Jacksonville Jaguars head coach Doug Pederson has some ideas of what type of prospect he's looking for with the first overall pick. (Photo by Zach Bolinger/Icon Sportswire via Getty Images)
Jacksonville Jaguars head coach Doug Pederson has some ideas of what type of prospect he's looking for with the first overall draft pick. (Photo by Zach Bolinger/Icon Sportswire via Getty Images)

Doug Pederson's thoughts on the first overall pick

Pederson had just finished up his NFL scouting combine session with media Tuesday and was on his way to a radio request when we crossed paths. I wanted to know: If the Jaguars are considering an offensive lineman with the first pick, what level of prospect would we have to be talking about?

"You know, for an offensive lineman there, there's got to be a 'wow' factor," Pederson said, "For the first pick overall, you know, whoever you decide to go with, he's gonna be an impact player. An instant impact, too."

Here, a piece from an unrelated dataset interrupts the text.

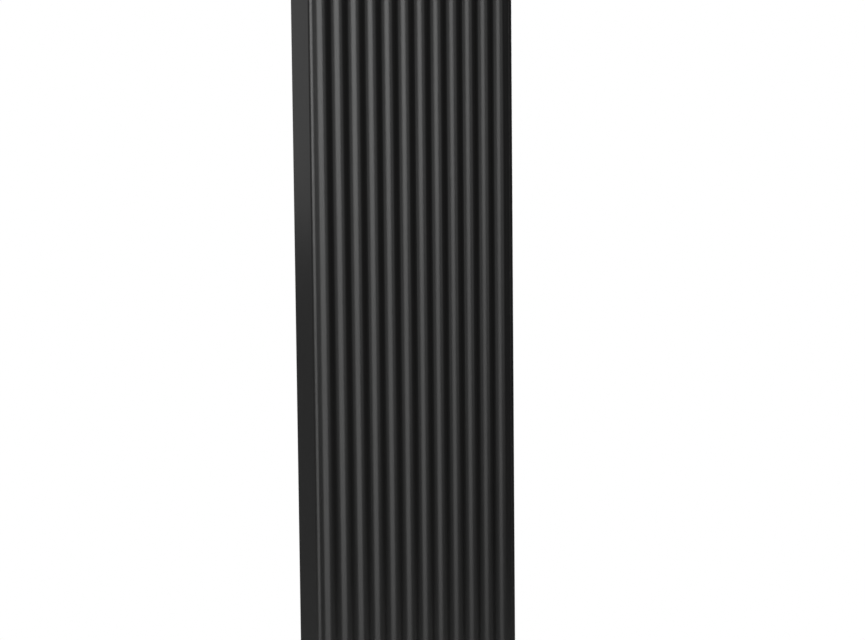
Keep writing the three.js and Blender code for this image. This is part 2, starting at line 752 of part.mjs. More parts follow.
// ---------- thermostat head, along +X ----------

const HEAD = { neck: 12.4, drum: 20, drumBore: 17.5, drumFrom: 63, drumFloor: 66, drumTo: 108 };
const HEAD_NUT = { radius: 19, from: 47, threadTo: 58.9, to: 61.5 };
const HEAD_FLANGE_TO = 58.6;
const WINDOW = { from: 90, half: 4, count: 6 };
const CAP = { outer: 25, inner: 21, cover: 20.6, from: 73, wall: 122, to: 128, flutes: 12, fluteDepth: 1.2 };
const SENSOR = { radius: 13, neck: 6, port: 1, wall: 1, from: 84, to: 112, neckTo: 116 };
const PLUNGER = { radius: 3, collar: 8, from: PIN_END + GAP, collarFrom: 80.7, to: 83.7 };

function headUnionNut() {
  const { radius, from, threadTo, to } = HEAD_NUT;
  const nut = rod("x", radius, [from, to], [0, 0, 0], FINE_SIDES);
  const thread = rod("x", INSERT.thread + GAP, [from - 1, threadTo]);
  return cut(nut, thread, rod("x", HEAD.neck + GAP, [threadTo - 1, to + 1]));
}

function headBase() {
  const shell = join(
    rod("x", INSERT.thread - GAP, [HEAD_X, HEAD_FLANGE_TO]),
    rod("x", HEAD.neck, [HEAD_FLANGE_TO - 0.6, HEAD.drumFrom + 1]),
    rod("x", HEAD.drum, [HEAD.drumFrom, HEAD.drumTo], [0, 0, 0], FINE_SIDES),
  );
  const windows = [];
  for (let i = 0; i < WINDOW.count; i++) {
    const wide = [-WINDOW.half, WINDOW.half];
    const window = block([WINDOW.from, HEAD.drumTo + 1], wide, [0, HEAD.drum + 2]);
    windows.push(window.rotateX((2 * Math.PI * i) / WINDOW.count));
  }
  return cut(
    shell,
    rod("x", INSERT.pocket + GAP, [HEAD_X - 1, HEAD.drumFrom]),
    rod("x", PLUNGER.radius + GAP, [HEAD.drumFrom - 1, HEAD.drumFloor + 1]),
    rod("x", HEAD.drumBore, [HEAD.drumFloor, HEAD.drumTo + 1], [0, 0, 0], FINE_SIDES),
    ...windows,
  );
}

// The grip repeats the radiator's flutes round its rim. Its outline is in the plane across X.
function headCap() {
  const points = [];
  const steps = CAP.flutes * 4;
  for (let i = 0; i < steps; i++) {
    const angle = (2 * Math.PI * i) / steps;
    const wave = (1 - Math.cos(CAP.flutes * angle)) / 2;
    const radius = CAP.outer - CAP.fluteDepth * wave;
    points.push([radius * Math.cos(angle), radius * Math.sin(angle)]);
  }
  const grip = join(
    lengthways(points, [CAP.from + 8, CAP.to]),
    rod("x", CAP.outer - CAP.fluteDepth, [CAP.from, CAP.from + 9], [0, 0, 0], FINE_SIDES),
  );
  return cut(
    grip,
    rod("x", CAP.inner, [CAP.from - 1, CAP.wall - 3], [0, 0, 0], FINE_SIDES),
    rod("x", CAP.cover + GAP, [CAP.wall, CAP.to + 1], [0, 0, 0], FINE_SIDES),
    rod("x", SENSOR.neck + 2, [CAP.wall - 4, CAP.wall + 1]),
  );
}

// The thin capsule that holds the liquid, with its filling port through the neck that the cap's
// thread drives.
function headSensor() {
  return turned("x", [
    [0, SENSOR.from],
    [SENSOR.radius, SENSOR.from],
    [SENSOR.radius, SENSOR.to],
    [SENSOR.neck, SENSOR.to],
    [SENSOR.neck, SENSOR.neckTo],
    [SENSOR.port, SENSOR.neckTo],
    [SENSOR.port, SENSOR.to - SENSOR.wall],
    [SENSOR.radius - SENSOR.wall, SENSOR.to - SENSOR.wall],
    [SENSOR.radius - SENSOR.wall, SENSOR.from + SENSOR.wall],
    [0, SENSOR.from + SENSOR.wall],
  ]);
}

function headPlunger() {
  return turned("x", [
    [0, PLUNGER.from],
    [PLUNGER.radius, PLUNGER.from],
    [PLUNGER.radius, PLUNGER.collarFrom],
    [PLUNGER.collar, PLUNGER.collarFrom],
    [PLUNGER.collar, PLUNGER.to],
    [0, PLUNGER.to],
  ]);
}

function thermostatHead(valve) {
  piece(valve, "head_union_nut", headUnionNut(), "nickel");
  piece(valve, "head_base", headBase(), "plastic");
  piece(valve, "head_cap", headCap(), "plastic");
  const cover = rod("x", CAP.cover, [CAP.wall + GAP, CAP.to - 0.5], [0, 0, 0], FINE_SIDES);
  piece(valve, "head_end_cover", cover, "plastic");
  piece(valve, "head_sensor", headSensor(), "brass");
  piece(valve, "head_plunger", headPlunger(), "steel");
  const spring = coilSpring(5.6, 1, 5, [66 + GAP, PLUNGER.collarFrom - GAP]);
  piece(valve, "head_spring", spring, "steel");
}

function thermostaticValve(parent) {
  const valve = group(parent, 0, PIPE_Y, VALVE_Z);
  unions(valve);
  piece(valve, "valve_body", valveBody(), "nickel");
  for (const [side, sign] of PAIR) {
    const at = [sign * PORT_X, 0, PLUG_Z];
    piece(valve, `${side}_isolator_plug`, isolatorPlug(), "brass", at);
    piece(valve, `${side}_stem_seal`, tube("y", PLUG.stem + GAP, PLUG.radius, STEM_SEAL), "rubber", at);
    piece(valve, `${side}_gland_ring`, glandRing(), "nickel", at);
  }
  insert(valve);
  thermostatHead(valve);
}

// ---------- assembly ----------

elements(radiator);
headers(radiator);
sidePanels(radiator);
panelClips(radiator);
piece(radiator, "top_grille", topGrille(), "casing");
wallFixings(radiator);
airVent(radiator);
thermostaticValve(radiator);

export default radiator;
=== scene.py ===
"""A fluted wall radiator with its thermostatic valve block: surfaces, small parts and studio.

Shapes are worked out in millimetres in the frame's axes (X right, Y back to the wall, Z up) and
become metres when a mesh is made. Each piece rides on its body and stands for its CAD node.
"""
import math

import bmesh
import bpy
from bpy.props import FloatProperty, FloatVectorProperty, IntProperty, PointerProperty
from mathutils import Matrix, Vector
from mathutils.geometry import tessellate_polygon


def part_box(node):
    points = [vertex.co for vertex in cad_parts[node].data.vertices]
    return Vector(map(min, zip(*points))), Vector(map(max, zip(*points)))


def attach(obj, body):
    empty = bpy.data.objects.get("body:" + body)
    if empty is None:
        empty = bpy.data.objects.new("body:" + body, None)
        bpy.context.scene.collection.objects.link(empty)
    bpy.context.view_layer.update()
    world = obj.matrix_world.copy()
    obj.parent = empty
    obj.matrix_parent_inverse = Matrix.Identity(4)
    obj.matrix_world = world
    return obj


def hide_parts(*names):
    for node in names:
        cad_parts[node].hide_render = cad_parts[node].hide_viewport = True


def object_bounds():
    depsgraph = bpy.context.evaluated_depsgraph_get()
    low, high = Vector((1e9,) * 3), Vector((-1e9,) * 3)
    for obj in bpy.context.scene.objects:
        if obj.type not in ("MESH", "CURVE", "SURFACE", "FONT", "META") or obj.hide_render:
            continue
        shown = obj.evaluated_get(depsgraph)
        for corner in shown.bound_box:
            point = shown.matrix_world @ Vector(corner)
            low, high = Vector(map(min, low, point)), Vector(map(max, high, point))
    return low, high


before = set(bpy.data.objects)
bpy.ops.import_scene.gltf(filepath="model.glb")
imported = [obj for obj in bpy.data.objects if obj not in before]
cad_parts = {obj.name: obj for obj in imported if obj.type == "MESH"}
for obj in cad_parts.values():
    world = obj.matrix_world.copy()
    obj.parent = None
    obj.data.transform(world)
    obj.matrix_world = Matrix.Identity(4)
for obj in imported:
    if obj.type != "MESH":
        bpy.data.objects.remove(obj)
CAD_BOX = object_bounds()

bl_info = {
    "name": "Fluted radiator with valve",
    "version": (1, 0, 0),
    "blender": (4, 5, 0),
    "location": "3D View > Sidebar > Radiator",
    "description": "Makes the surfaces, fittings and studio of a fluted wall radiator",
    "category": "Object",
}

MM = 0.001
AXES = {"x": (0, 1, 2), "y": (1, 2, 0), "z": (2, 0, 1)}  # along, then the two across
SIDES = (("left", -1), ("right", 1))
CREASE = math.radians(26)  # edges that turn more than this stay sharp
STEEP = math.radians(50)  # edges that a bevel breaks, and that stay sharp on a knurl
STRAIGHT = math.radians(176)  # corners flatter than this aren't rounded
MERGE = 0.002  # mm, points of one piece nearer than this become one
CLEAN = 0.0005  # mm, edges shorter than this go when a piece is finished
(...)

There have been only two tackles taken first in the past 24 drafts. That spot is most often populated by quarterbacks (17), followed by pass rushers (four).

Pederson's experience suggests he might consider taking an offensive lineman first overall. He earlier referenced joining Andy Reid's staff with the Kansas City Chiefs in 2013, a team that was about as bad the year prior as the Jaguars were a year ago.

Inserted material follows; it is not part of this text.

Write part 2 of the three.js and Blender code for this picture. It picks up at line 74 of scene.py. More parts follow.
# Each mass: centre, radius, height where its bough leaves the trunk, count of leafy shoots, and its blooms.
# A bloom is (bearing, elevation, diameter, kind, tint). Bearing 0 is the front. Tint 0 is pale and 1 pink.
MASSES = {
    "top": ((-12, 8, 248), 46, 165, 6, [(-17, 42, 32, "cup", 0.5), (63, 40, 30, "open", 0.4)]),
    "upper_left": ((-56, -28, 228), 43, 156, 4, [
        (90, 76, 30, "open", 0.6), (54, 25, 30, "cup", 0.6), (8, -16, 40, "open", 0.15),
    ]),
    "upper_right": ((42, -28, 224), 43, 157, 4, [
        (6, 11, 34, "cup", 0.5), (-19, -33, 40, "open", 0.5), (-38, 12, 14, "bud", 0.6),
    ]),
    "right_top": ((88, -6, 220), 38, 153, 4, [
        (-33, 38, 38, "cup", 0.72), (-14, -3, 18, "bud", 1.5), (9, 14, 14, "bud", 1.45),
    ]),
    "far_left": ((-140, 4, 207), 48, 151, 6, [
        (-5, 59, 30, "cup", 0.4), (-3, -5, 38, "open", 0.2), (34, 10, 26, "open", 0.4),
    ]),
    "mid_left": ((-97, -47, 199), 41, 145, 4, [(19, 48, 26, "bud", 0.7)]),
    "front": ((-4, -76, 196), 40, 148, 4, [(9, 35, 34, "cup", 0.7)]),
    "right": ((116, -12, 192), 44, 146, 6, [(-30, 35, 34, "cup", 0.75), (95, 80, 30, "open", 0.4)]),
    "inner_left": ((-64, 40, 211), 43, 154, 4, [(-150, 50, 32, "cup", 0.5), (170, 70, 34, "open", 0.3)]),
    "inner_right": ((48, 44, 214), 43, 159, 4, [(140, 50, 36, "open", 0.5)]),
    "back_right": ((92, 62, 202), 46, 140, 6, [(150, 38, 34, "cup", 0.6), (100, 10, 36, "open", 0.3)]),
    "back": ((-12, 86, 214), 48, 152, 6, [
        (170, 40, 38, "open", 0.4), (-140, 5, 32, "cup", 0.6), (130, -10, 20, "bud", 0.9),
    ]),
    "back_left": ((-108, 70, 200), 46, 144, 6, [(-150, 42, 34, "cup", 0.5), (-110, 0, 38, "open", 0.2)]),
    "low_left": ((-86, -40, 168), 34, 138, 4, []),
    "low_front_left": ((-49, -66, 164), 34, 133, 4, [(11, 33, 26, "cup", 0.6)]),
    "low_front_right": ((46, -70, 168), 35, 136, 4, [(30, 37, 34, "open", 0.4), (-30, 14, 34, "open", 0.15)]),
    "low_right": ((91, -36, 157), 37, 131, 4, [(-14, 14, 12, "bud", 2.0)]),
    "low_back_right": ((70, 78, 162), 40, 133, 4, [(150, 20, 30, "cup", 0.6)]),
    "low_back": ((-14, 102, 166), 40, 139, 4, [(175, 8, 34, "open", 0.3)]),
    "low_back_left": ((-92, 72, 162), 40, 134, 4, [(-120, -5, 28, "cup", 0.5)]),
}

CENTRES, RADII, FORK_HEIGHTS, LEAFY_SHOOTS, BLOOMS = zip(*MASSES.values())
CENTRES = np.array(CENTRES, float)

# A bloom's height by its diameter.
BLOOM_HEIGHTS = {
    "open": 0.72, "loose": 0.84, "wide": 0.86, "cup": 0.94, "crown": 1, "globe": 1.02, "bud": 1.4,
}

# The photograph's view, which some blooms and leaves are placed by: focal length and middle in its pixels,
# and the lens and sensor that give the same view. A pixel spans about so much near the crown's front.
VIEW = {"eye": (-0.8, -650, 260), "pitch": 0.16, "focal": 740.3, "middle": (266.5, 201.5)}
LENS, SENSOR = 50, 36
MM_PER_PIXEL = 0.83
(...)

And with the Chiefs sitting in the top spot of the 2013 draft, they faced a similar situation as the Jags do now; that just wasn't a great draft (at all), and there was no clear-cut top option.

The Chiefs settled on Central Michigan's Eric Fisher, one of the two offensive tackles to be picked first since 1997 (Michigan's Jake Long in 2008 was the other). Pederson was the Chiefs' offensive coordinator that season, and he oversaw Fisher for the following three seasons as he grew into a very respectable player.

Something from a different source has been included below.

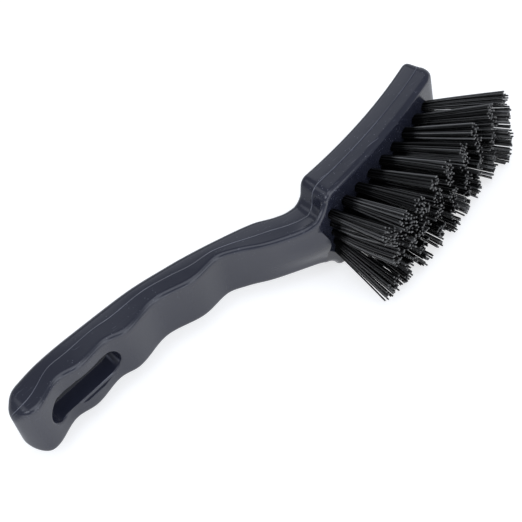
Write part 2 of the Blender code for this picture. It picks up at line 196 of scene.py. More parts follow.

That said, Fisher also struggled early in his career. Part of that might have been chalked up to a position switch (from left tackle in college to right tackle in the NFL) and jump in competition (from the MAC to the NFL).

But Pederson said he'll have high — and immediate — expectations for whomever the Jaguars take first. It's likely a different mentality than drafting a quarterback first and preaching patience, which still happens in the league.

"I mean, I think if they're going to be the first pick, they should be an immediate starter," he continued. "You know, I think that's the first thing that has to take place."

The last time an offensive lineman was drafted first overall, the Chiefs selected Eric Fisher of Central Michigan.  (Photo by Chris Chambers/Getty Images)
The last time an offensive lineman was drafted first overall, the Chiefs selected Eric Fisher of Central Michigan. (Photo by Chris Chambers/Getty Images)

How much say will Pederson have in the draft?

In his previous head-coaching position, Pederson typically let the Eagles' front office take the wheel during the draft — and he was OK with that setup, he said. Sure, Pederson gave his input and likely influenced some draft-related decisions. But in the past, he has often let scouts do what they do best: scout.

This time around, you at least get the idea Pederson could have more influence over personnel decisions in Jacksonville. The uncertain future of general manager Trent Baalke could have something to do with that, and Pederson said he wanted to learn from his mistakes in Philadelphia and "try some new things" in Jacksonville.

If you look at the makeup of Pederson's teams, they had as many difference-makers on the offensive and defensive lines as almost any other position. That lends credence to the idea of an offensive tackle or pass rusher at No. 1, assuming his influence is felt in the process.

Pederson wouldn't say whether he wanted to get more down and dirty with evaluations in Jacksonville. But he certainly has an idea of what a first overall pick should look like, even if we're talking about more of a meat-and-potatoes position on the offensive line.

"Yeah, you know, you've got to be able to see that ['wow' factor] on film," he said. "They've got to be special in some way — size, athleticism, play style, the tape, all of it. He's got to be a real difference-maker, a guy that can, you know, come in and show his impact right away on your football team."

Pederson said you'll see teams trade up into the top spot to target a prospect because "they know that's the guy that they're convicted on."

So is that a tease that the No. 1 pick might be moved? Baalke's comments earlier on Tuesday appeared to downplay that possibility. This of all years might be the quietest in recent memory in terms of trade feelers at No. 1. There might not be a lot of "conviction" players for other teams to deem worth the price it will cost.

“Well you’re always open for business," Baalke said. "Whether we’re gonna be able to move it or not (is unknown), but we’re very comfortable taking the pick as well. You’ve got to be prepared for anything in this league.

"So to say we won’t shop it is probably not 100 percent correct, but to say we will is probably not either. So we’re gonna see what comes, and if something comes our way and it makes sense to us, we’ll make that decision at that time.”

Pederson isn't acting like a man who is unduly stressed over the first pick or needing to help out Lawrence with that selection.

Lawrence still has a bright future, Pederson said, and his new QB getting a chance to "relax" this offseason could be huge. After all, this is a player who was run through the gauntlet a year ago, going straight from the College Football Playoff to the draft process and then immediately being anointed the savior of Duval ... before roundly struggling over a 17-game schedule.

"We'll help him out [this offseason]," Pederson said. "And he'll improve, too — that [Year 2] jump."

And Pederson believes the Jaguars will make a good pick at No. 1, if they stay there. Even if this draft isn't regarded as top-heavy with an assortment of star-caliber, ready-made prospects to pick from.

"These next two months, we're going to do what we need in order to make that pick," he said "I feel really good about it. We like our situation where we are now, even if there's a lot of work to do between now and then."